What to produce
Output the records. Match them exactly.

CAD and scene scripts:

■ ■ ■

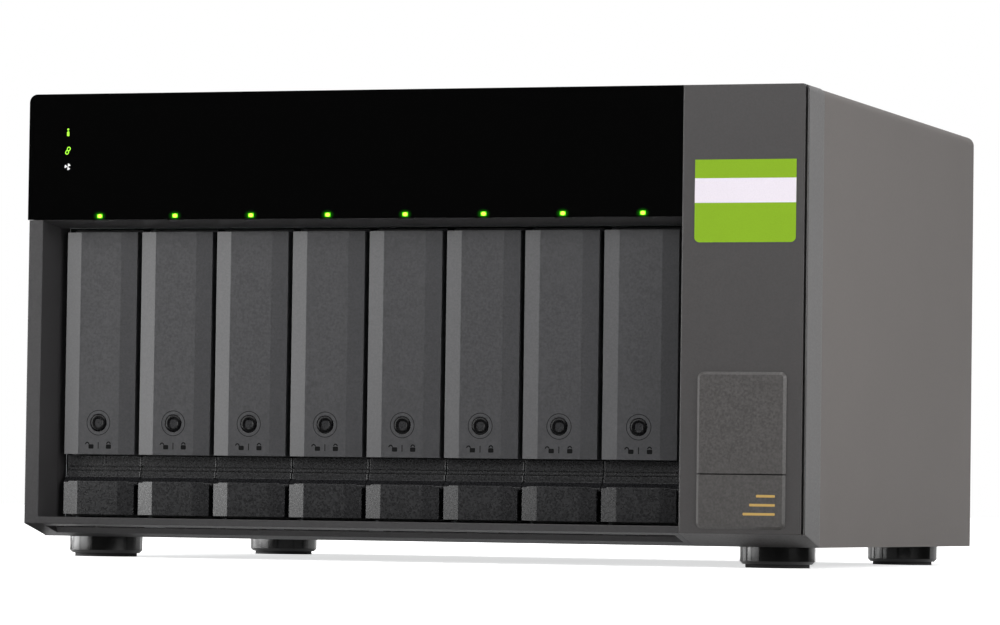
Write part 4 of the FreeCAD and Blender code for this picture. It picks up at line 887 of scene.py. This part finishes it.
class ENCLOSURE_OT_trays(bpy.types.Operator):
    """Finishes the trays, handles, latches and locks and prints the padlock marks."""

    bl_idname = "enclosure.trays"
    bl_label = "Trays"

    def execute(self, context):
        finish_nodes("handle_plastic", "latch_plastic", "carrier_plastic", "lock_metal")
        sizes = context.scene.enclosure_sizes
        black = printed("pad_print_black", linear("060607"), 0.7, shine=0.15)
        # The ring round each lock is a painted shadow of a groove: dark ink where the groove lies in
        # shade.
        groove = printed("lock_ring_shadow", linear("1C1C1E"), 0.7, shine=0.15)
        # Dyed and plain zinc castings: nearly smooth, the dyed one with only a low shine. The plain
        # insert's paler grey is also a painted reflection, standing in for light off the key opening's
        # face.
        barrel_black = grained(
            "dyed_zinc_barrel", linear("040405"), 0.5, 0.26, mottle=0.1, depth=0.002, shine=0.25
        )
        insert_painted_reflection = grained("zinc_key_insert", linear("232325"), 0.4, 0.3, mottle=0.1, depth=0.002)
        for number in range(1, TRAYS + 1):
            low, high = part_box(f"tray_handle_{number}")
            handle, x, front = f"handle_{number}", (low.x + high.x) / 2, low.y - sizes.ink
            barrel, z = f"lock_{number}", middle(f"tray_lock_{number}").z
            barrel_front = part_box(f"tray_lock_{number}")[0].y
            marks = lock_marks(x, low.z + MARKS_RISE, front, sizes)
            new_piece(f"lock_marks_{number}", marks, black, handle)
            ring = lock_ring(x, z, front, sizes)
            new_piece(f"lock_ring_{number}", ring, groove, handle)
            crown = key_crown(x, z, barrel_front)
            new_piece(f"lock_crown_{number}", crown, barrel_black, barrel, smooth=True)
            insert = key_insert(x, z, barrel_front)
            new_piece(f"lock_insert_{number}", insert, insert_painted_reflection, barrel)
        return {"FINISHED"}


# ---------------------------------------------------------------- case, rear and feet

# Rings that join the spokes of the fan guards, and how many corners each has.
GUARD_RADII = (45.5 * MM, 34.5 * MM, 23.5 * MM)
GUARD_CORNERS = 56
SMALL_GUARD_RADII = (11.5 * MM, 5.5 * MM)
SMALL_GUARD_CORNERS = 28

# Screws: how proud they stand, and how far they lie from a fan's axis, from the edges of the rear
# wall and of the power supply, and over the mains inlet.
SCREW_RISE = 1.0 * MM
FAN_SCREW_AWAY = 52.5 * MM
CASE_SCREW_IN = 5.5 * MM
SUPPLY_SCREW_IN = 4.2 * MM
SUPPLY_SCREW_OVER_INLET = 3.8 * MM
SUPPLY_SCREW_HEAD = 2.2 * MM


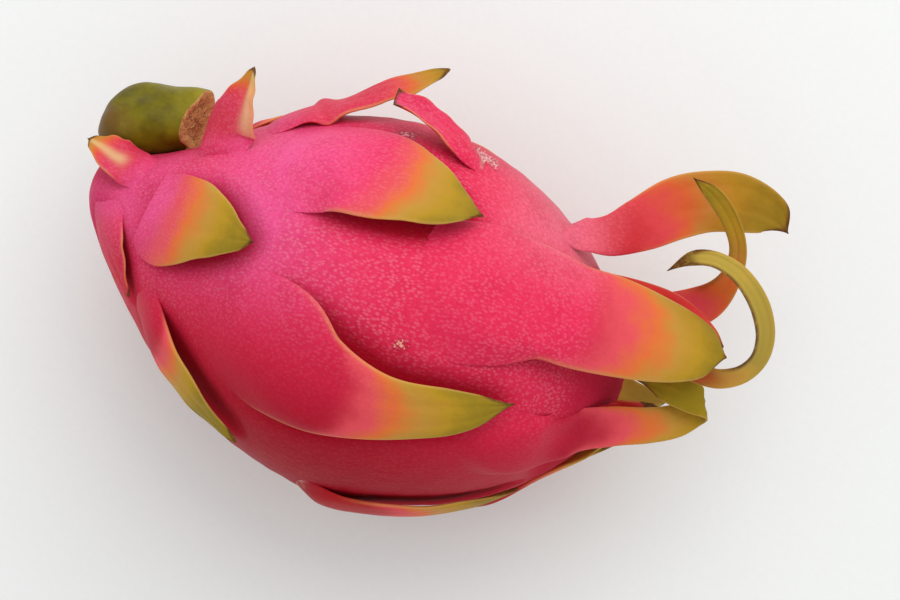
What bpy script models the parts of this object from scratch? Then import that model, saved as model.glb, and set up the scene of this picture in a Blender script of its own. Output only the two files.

■ ■ ■

Solution
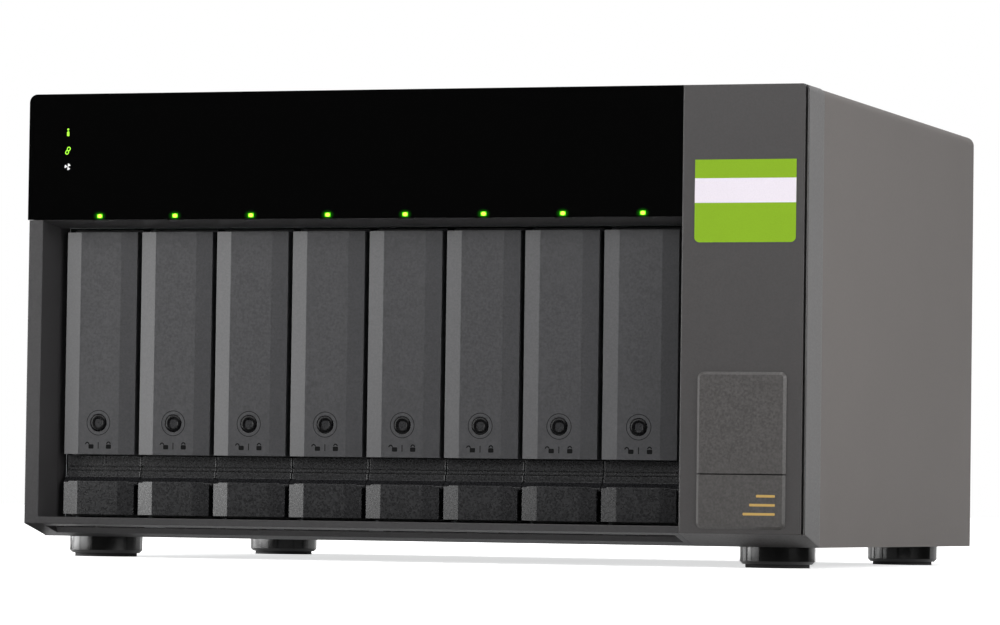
Write part 4 of the FreeCAD and Blender code for this picture. It picks up at line 887 of scene.py. This part finishes it.
class ENCLOSURE_OT_trays(bpy.types.Operator):
    """Finishes the trays, handles, latches and locks and prints the padlock marks."""

    bl_idname = "enclosure.trays"
    bl_label = "Trays"

    def execute(self, context):
        finish_nodes("handle_plastic", "latch_plastic", "carrier_plastic", "lock_metal")
        sizes = context.scene.enclosure_sizes
        black = printed("pad_print_black", linear("060607"), 0.7, shine=0.15)
        # The ring round each lock is a painted shadow of a groove: dark ink where the groove lies in
        # shade.
        groove = printed("lock_ring_shadow", linear("1C1C1E"), 0.7, shine=0.15)
        # Dyed and plain zinc castings: nearly smooth, the dyed one with only a low shine. The plain
        # insert's paler grey is also a painted reflection, standing in for light off the key opening's
        # face.
        barrel_black = grained(
            "dyed_zinc_barrel", linear("040405"), 0.5, 0.26, mottle=0.1, depth=0.002, shine=0.25
        )
        insert_painted_reflection = grained("zinc_key_insert", linear("232325"), 0.4, 0.3, mottle=0.1, depth=0.002)
        for number in range(1, TRAYS + 1):
            low, high = part_box(f"tray_handle_{number}")
            handle, x, front = f"handle_{number}", (low.x + high.x) / 2, low.y - sizes.ink
            barrel, z = f"lock_{number}", middle(f"tray_lock_{number}").z
            barrel_front = part_box(f"tray_lock_{number}")[0].y
            marks = lock_marks(x, low.z + MARKS_RISE, front, sizes)
            new_piece(f"lock_marks_{number}", marks, black, handle)
            ring = lock_ring(x, z, front, sizes)
            new_piece(f"lock_ring_{number}", ring, groove, handle)
            crown = key_crown(x, z, barrel_front)
            new_piece(f"lock_crown_{number}", crown, barrel_black, barrel, smooth=True)
            insert = key_insert(x, z, barrel_front)
            new_piece(f"lock_insert_{number}", insert, insert_painted_reflection, barrel)
        return {"FINISHED"}


# ---------------------------------------------------------------- case, rear and feet

# Rings that join the spokes of the fan guards, and how many corners each has.
GUARD_RADII = (45.5 * MM, 34.5 * MM, 23.5 * MM)
GUARD_CORNERS = 56
SMALL_GUARD_RADII = (11.5 * MM, 5.5 * MM)
SMALL_GUARD_CORNERS = 28

# Screws: how proud they stand, and how far they lie from a fan's axis, from the edges of the rear
# wall and of the power supply, and over the mains inlet.
SCREW_RISE = 1.0 * MM
FAN_SCREW_AWAY = 52.5 * MM
CASE_SCREW_IN = 5.5 * MM
SUPPLY_SCREW_IN = 4.2 * MM
SUPPLY_SCREW_OVER_INLET = 3.8 * MM
SUPPLY_SCREW_HEAD = 2.2 * MM


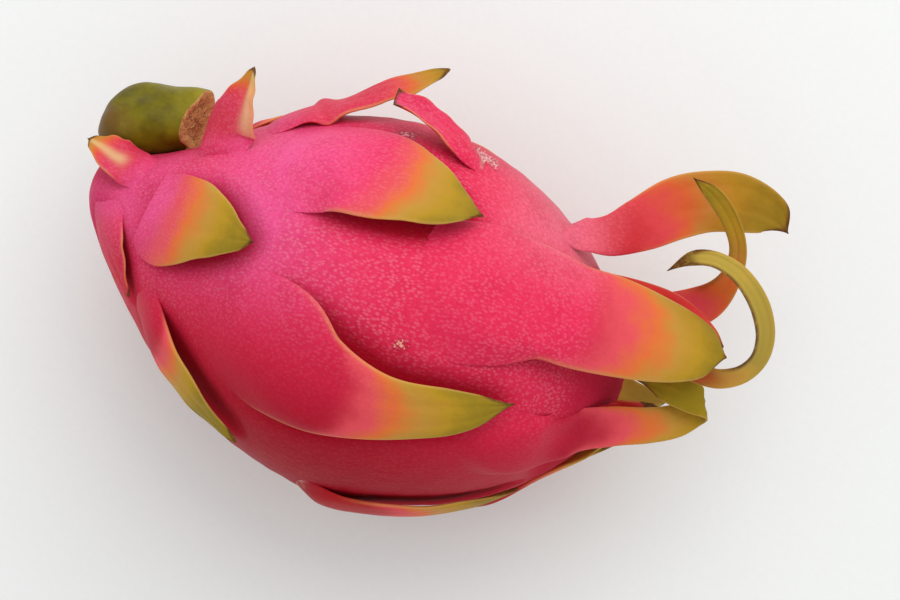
What bpy script models the parts of this object from scratch? Then import that model, saved as model.glb, and set up the scene of this picture in a Blender script of its own. Output only the two files.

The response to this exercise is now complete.